Abstract: Gradients in Children's Executive Functions during the Transition to Kindergarten (Society for Social Work and Research 22nd Annual Conference - Achieving Equal Opportunity, Equity, and Justice)

482P Gradients in Children's Executive Functions during the Transition to Kindergarten

Schedule:
Saturday, January 13, 2018
Marquis BR Salon 6 (ML 2) (Marriott Marquis Washington DC)
* noted as presenting author
Anne Conway, PhD, Assistant Professor, Columbia University, New York, NY
Jane Waldfogel, PhD, Compton Foundation Centennial Professor of Social Work for the Prevention of Children’s and Youth Problems, Columbia University, New York, NY
Yi Wang, MSW, Doctoral student, Columbia University, New York, NY
Background/Purpose:  Disparities in children’s academic achievement by parental education are well-established with findings demonstrating a full standard deviation gap between children of less-educated parents and children of more-educated parents at kindergarten-entry (Bradbury et al., 2015).  Very few studies, however, have examined disparities by parental education in critical skills associated with achievement such as the ability to control impulses, focus attention, and generate different ways of problem-solving- namely, executive functions. 

Yet, reducing inequality is a key objective of social work and a current national priority (National Academic of Sciences, 2017).   Therefore, it is particularly important to identify disparities in critical skills necessary for school achievement as early as kindergarten-entry and potential variations by parental education. Toward that end, we examine gradients by parental education in children’s executive functions at kindergarten-entry and whether parental beliefs and behavior, and the provision of learning resources and childcare may help explain potential gradients.

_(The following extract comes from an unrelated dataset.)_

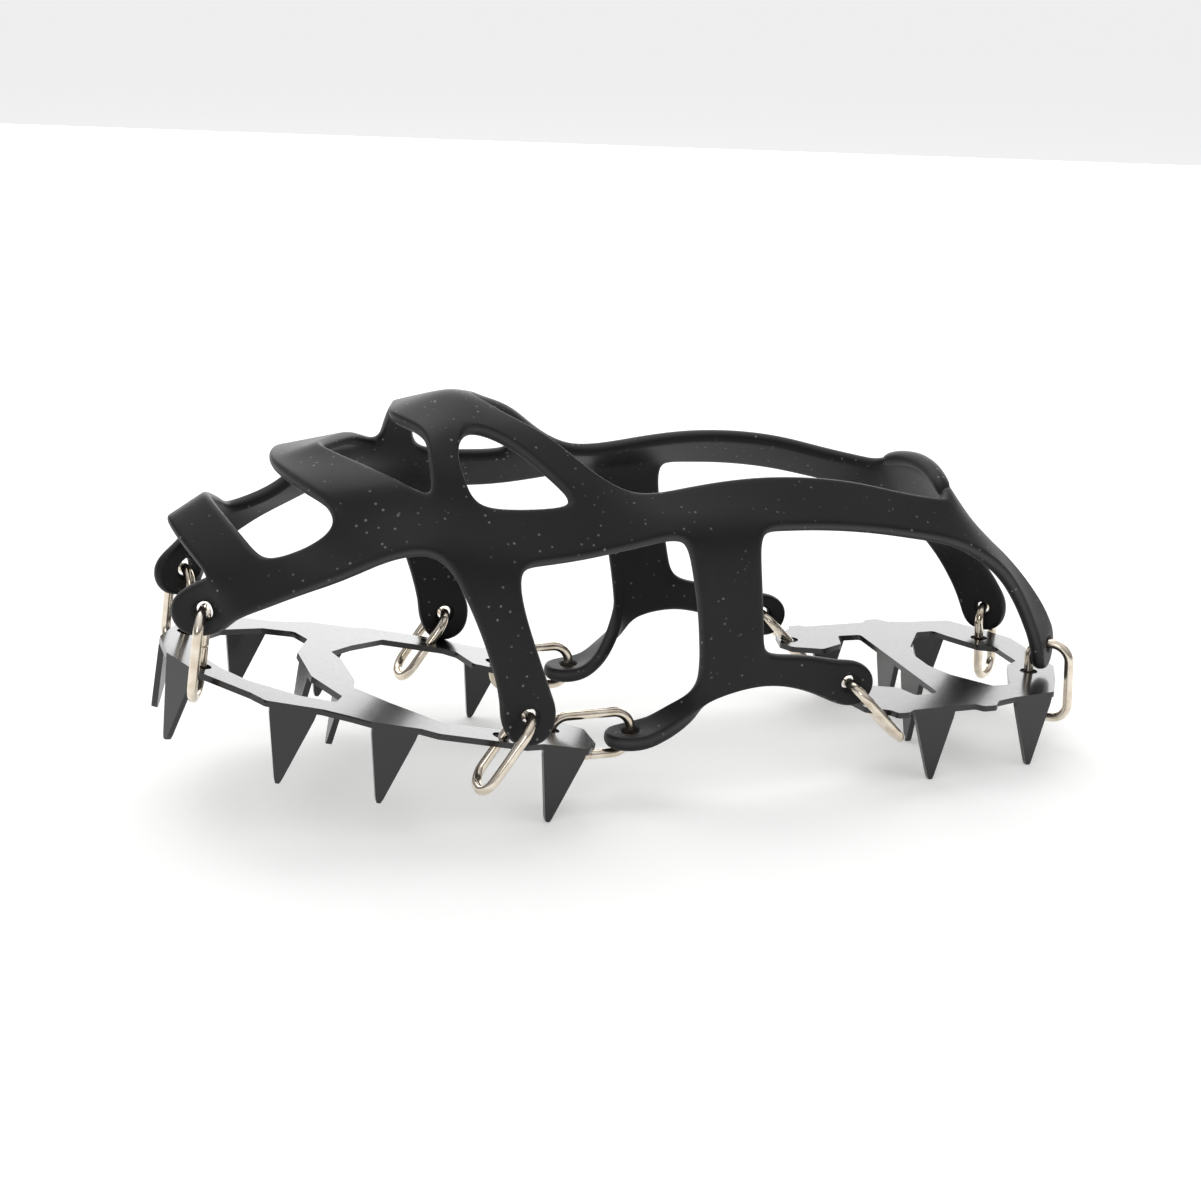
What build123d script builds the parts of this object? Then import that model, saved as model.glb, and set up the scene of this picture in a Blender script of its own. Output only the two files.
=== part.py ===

Method:  We used data from the Early Childhood Longitudinal Study-Kindergarten:2011 (n=12, 650).  Parental education, beliefs and behaviors, and the provision of learning resources and childcare were obtained via parent report.  Executive functions were measured using state-of-the-art, behavioral assessments (Woodcock-Johnson et al., 2001; Zelazo, 2006).

Results:  Controlling for demographics, multiple regression analyses demonstrated pronounced gradients in parental education. Children of parents with less than a high school education scored below their peers with a college-educated parent on inhibition, cognitive flexibility, and working memory (SD=.305, .343, .598, respectively). Those with a parent with a high school education also scored lower (SD=.158, .285, .493, respectively), and those with just some college scored lower (SD=.087, .178, .298, respectively).  

Results also demonstrated evidence for parental beliefs and behaviors, learning resources, and childcare obtainment in explaining gradients. Private center-based care was associated with better executive function skills, and parental beliefs and behaviors, and the provision of learning resources were also associated with better working memory.  These included parental belief in the importance of school readiness, and expectations that their child will obtain high levels of education, parent and child reading, and the number of books in the home.

Importantly, coefficients for parental education decreased when these variables were added to the model. Children of parents with less than a high school education scored below their peers with a college-educated parent on inhibition, cognitive flexibility, and working memory (SD=.250, .275, .494, respectively). Those with a parent with a high school education also scored lower (SD=.111, .225, .401, respectively), along with those with just some college scored lower (SD=.058, .141, .242, respectively).  Reductions were most pronounced for working memory.

Conclusions/Implications:  Our findings demonstrating substantial gradients in children’s executive functions based on parental education as early as kindergarten-entry. These findings, above and beyond differences in income, immigrant status and other demographics, suggest that reducing inequities in parental education may have important implications for children’s school readiness.  Moreover, addressing parental educational beliefs, along with providing books, childcare, and support for parent and child reading, might have important implications for social work policy and practice towards reducing early disparities in executive functions.